*EXERCISE DESCRIPTION*. All of the material below is to be returned exactly.
━━ GIVEN DATA ━━
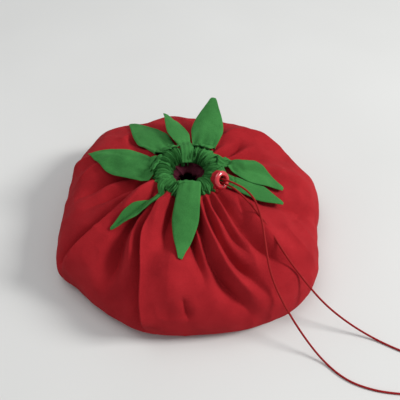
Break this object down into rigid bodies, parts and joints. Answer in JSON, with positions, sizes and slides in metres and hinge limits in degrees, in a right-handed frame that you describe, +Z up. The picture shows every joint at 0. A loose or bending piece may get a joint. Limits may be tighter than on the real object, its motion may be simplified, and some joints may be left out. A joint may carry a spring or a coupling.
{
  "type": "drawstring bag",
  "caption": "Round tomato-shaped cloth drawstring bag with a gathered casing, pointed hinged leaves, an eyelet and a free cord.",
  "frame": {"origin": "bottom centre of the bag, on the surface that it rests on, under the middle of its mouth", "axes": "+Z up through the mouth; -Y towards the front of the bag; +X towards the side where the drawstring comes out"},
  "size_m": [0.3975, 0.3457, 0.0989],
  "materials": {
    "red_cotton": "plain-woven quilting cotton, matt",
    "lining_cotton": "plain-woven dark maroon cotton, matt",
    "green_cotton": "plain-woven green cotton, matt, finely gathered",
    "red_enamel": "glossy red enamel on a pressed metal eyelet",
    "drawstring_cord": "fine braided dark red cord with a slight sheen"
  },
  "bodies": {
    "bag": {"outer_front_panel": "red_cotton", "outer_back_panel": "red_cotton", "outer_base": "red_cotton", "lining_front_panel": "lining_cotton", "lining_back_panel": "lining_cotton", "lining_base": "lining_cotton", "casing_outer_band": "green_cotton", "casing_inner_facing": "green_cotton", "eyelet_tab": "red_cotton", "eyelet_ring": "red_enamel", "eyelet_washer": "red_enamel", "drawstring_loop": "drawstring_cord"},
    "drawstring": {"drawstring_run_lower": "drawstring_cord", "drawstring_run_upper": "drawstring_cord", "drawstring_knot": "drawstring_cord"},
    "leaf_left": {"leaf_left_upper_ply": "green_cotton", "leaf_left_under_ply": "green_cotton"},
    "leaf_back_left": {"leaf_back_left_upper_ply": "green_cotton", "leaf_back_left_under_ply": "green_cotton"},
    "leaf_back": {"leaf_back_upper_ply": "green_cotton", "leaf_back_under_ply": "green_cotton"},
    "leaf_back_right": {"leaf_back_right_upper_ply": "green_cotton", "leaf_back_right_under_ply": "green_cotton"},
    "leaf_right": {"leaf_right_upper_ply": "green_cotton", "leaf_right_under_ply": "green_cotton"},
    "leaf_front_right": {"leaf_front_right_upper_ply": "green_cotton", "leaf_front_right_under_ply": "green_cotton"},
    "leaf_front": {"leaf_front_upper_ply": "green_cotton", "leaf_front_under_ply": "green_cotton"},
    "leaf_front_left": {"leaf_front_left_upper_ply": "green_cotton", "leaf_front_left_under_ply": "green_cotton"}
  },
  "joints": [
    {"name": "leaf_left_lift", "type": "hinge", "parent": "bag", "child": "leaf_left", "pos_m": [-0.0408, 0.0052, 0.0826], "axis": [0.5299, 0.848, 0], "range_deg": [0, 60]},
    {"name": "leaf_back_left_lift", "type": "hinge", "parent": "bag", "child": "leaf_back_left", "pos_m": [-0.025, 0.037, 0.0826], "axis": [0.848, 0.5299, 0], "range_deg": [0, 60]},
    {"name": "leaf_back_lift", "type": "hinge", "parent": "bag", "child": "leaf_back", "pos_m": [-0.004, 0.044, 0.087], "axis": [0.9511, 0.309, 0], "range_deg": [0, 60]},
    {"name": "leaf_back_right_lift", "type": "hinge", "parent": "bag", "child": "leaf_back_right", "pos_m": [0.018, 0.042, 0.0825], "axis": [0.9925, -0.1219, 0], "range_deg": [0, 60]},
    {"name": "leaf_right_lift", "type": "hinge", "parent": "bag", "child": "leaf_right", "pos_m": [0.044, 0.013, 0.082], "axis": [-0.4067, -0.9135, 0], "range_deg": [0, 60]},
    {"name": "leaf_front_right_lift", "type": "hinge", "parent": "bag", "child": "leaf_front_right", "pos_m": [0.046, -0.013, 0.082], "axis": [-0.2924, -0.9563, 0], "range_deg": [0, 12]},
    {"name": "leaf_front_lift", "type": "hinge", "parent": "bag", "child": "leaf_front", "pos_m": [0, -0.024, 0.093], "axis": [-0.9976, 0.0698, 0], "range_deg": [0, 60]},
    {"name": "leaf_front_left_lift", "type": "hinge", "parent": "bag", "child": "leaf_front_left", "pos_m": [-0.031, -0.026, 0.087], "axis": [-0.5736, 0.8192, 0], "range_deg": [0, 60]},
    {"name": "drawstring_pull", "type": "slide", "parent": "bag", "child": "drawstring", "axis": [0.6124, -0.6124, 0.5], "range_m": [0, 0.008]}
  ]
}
━━━
*RESPONSE TO THE EXERCISE*.
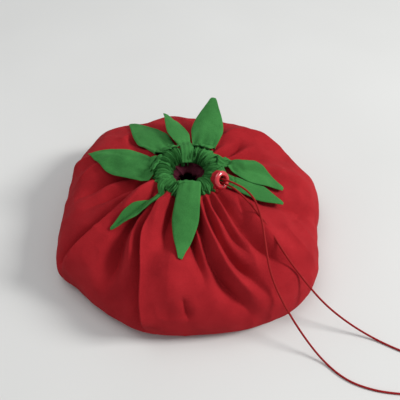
Break this object down into rigid bodies, parts and joints. Answer in JSON, with positions, sizes and slides in metres and hinge limits in degrees, in a right-handed frame that you describe, +Z up. The picture shows every joint at 0. A loose or bending piece may get a joint. Limits may be tighter than on the real object, its motion may be simplified, and some joints may be left out. A joint may carry a spring or a coupling.
{
  "type": "drawstring bag",
  "caption": "Round tomato-shaped cloth drawstring bag with a gathered casing, pointed hinged leaves, an eyelet and a free cord.",
  "frame": {"origin": "bottom centre of the bag, on the surface that it rests on, under the middle of its mouth", "axes": "+Z up through the mouth; -Y towards the front of the bag; +X towards the side where the drawstring comes out"},
  "size_m": [0.3975, 0.3457, 0.0989],
  "materials": {
    "red_cotton": "plain-woven quilting cotton, matt",
    "lining_cotton": "plain-woven dark maroon cotton, matt",
    "green_cotton": "plain-woven green cotton, matt, finely gathered",
    "red_enamel": "glossy red enamel on a pressed metal eyelet",
    "drawstring_cord": "fine braided dark red cord with a slight sheen"
  },
  "bodies": {
    "bag": {"outer_front_panel": "red_cotton", "outer_back_panel": "red_cotton", "outer_base": "red_cotton", "lining_front_panel": "lining_cotton", "lining_back_panel": "lining_cotton", "lining_base": "lining_cotton", "casing_outer_band": "green_cotton", "casing_inner_facing": "green_cotton", "eyelet_tab": "red_cotton", "eyelet_ring": "red_enamel", "eyelet_washer": "red_enamel", "drawstring_loop": "drawstring_cord"},
    "drawstring": {"drawstring_run_lower": "drawstring_cord", "drawstring_run_upper": "drawstring_cord", "drawstring_knot": "drawstring_cord"},
    "leaf_left": {"leaf_left_upper_ply": "green_cotton", "leaf_left_under_ply": "green_cotton"},
    "leaf_back_left": {"leaf_back_left_upper_ply": "green_cotton", "leaf_back_left_under_ply": "green_cotton"},
    "leaf_back": {"leaf_back_upper_ply": "green_cotton", "leaf_back_under_ply": "green_cotton"},
    "leaf_back_right": {"leaf_back_right_upper_ply": "green_cotton", "leaf_back_right_under_ply": "green_cotton"},
    "leaf_right": {"leaf_right_upper_ply": "green_cotton", "leaf_right_under_ply": "green_cotton"},
    "leaf_front_right": {"leaf_front_right_upper_ply": "green_cotton", "leaf_front_right_under_ply": "green_cotton"},
    "leaf_front": {"leaf_front_upper_ply": "green_cotton", "leaf_front_under_ply": "green_cotton"},
    "leaf_front_left": {"leaf_front_left_upper_ply": "green_cotton", "leaf_front_left_under_ply": "green_cotton"}
  },
  "joints": [
    {"name": "leaf_left_lift", "type": "hinge", "parent": "bag", "child": "leaf_left", "pos_m": [-0.0408, 0.0052, 0.0826], "axis": [0.5299, 0.848, 0], "range_deg": [0, 60]},
    {"name": "leaf_back_left_lift", "type": "hinge", "parent": "bag", "child": "leaf_back_left", "pos_m": [-0.025, 0.037, 0.0826], "axis": [0.848, 0.5299, 0], "range_deg": [0, 60]},
    {"name": "leaf_back_lift", "type": "hinge", "parent": "bag", "child": "leaf_back", "pos_m": [-0.004, 0.044, 0.087], "axis": [0.9511, 0.309, 0], "range_deg": [0, 60]},
    {"name": "leaf_back_right_lift", "type": "hinge", "parent": "bag", "child": "leaf_back_right", "pos_m": [0.018, 0.042, 0.0825], "axis": [0.9925, -0.1219, 0], "range_deg": [0, 60]},
    {"name": "leaf_right_lift", "type": "hinge", "parent": "bag", "child": "leaf_right", "pos_m": [0.044, 0.013, 0.082], "axis": [-0.4067, -0.9135, 0], "range_deg": [0, 60]},
    {"name": "leaf_front_right_lift", "type": "hinge", "parent": "bag", "child": "leaf_front_right", "pos_m": [0.046, -0.013, 0.082], "axis": [-0.2924, -0.9563, 0], "range_deg": [0, 12]},
    {"name": "leaf_front_lift", "type": "hinge", "parent": "bag", "child": "leaf_front", "pos_m": [0, -0.024, 0.093], "axis": [-0.9976, 0.0698, 0], "range_deg": [0, 60]},
    {"name": "leaf_front_left_lift", "type": "hinge", "parent": "bag", "child": "leaf_front_left", "pos_m": [-0.031, -0.026, 0.087], "axis": [-0.5736, 0.8192, 0], "range_deg": [0, 60]},
    {"name": "drawstring_pull", "type": "slide", "parent": "bag", "child": "drawstring", "axis": [0.6124, -0.6124, 0.5], "range_m": [0, 0.008]}
  ]
}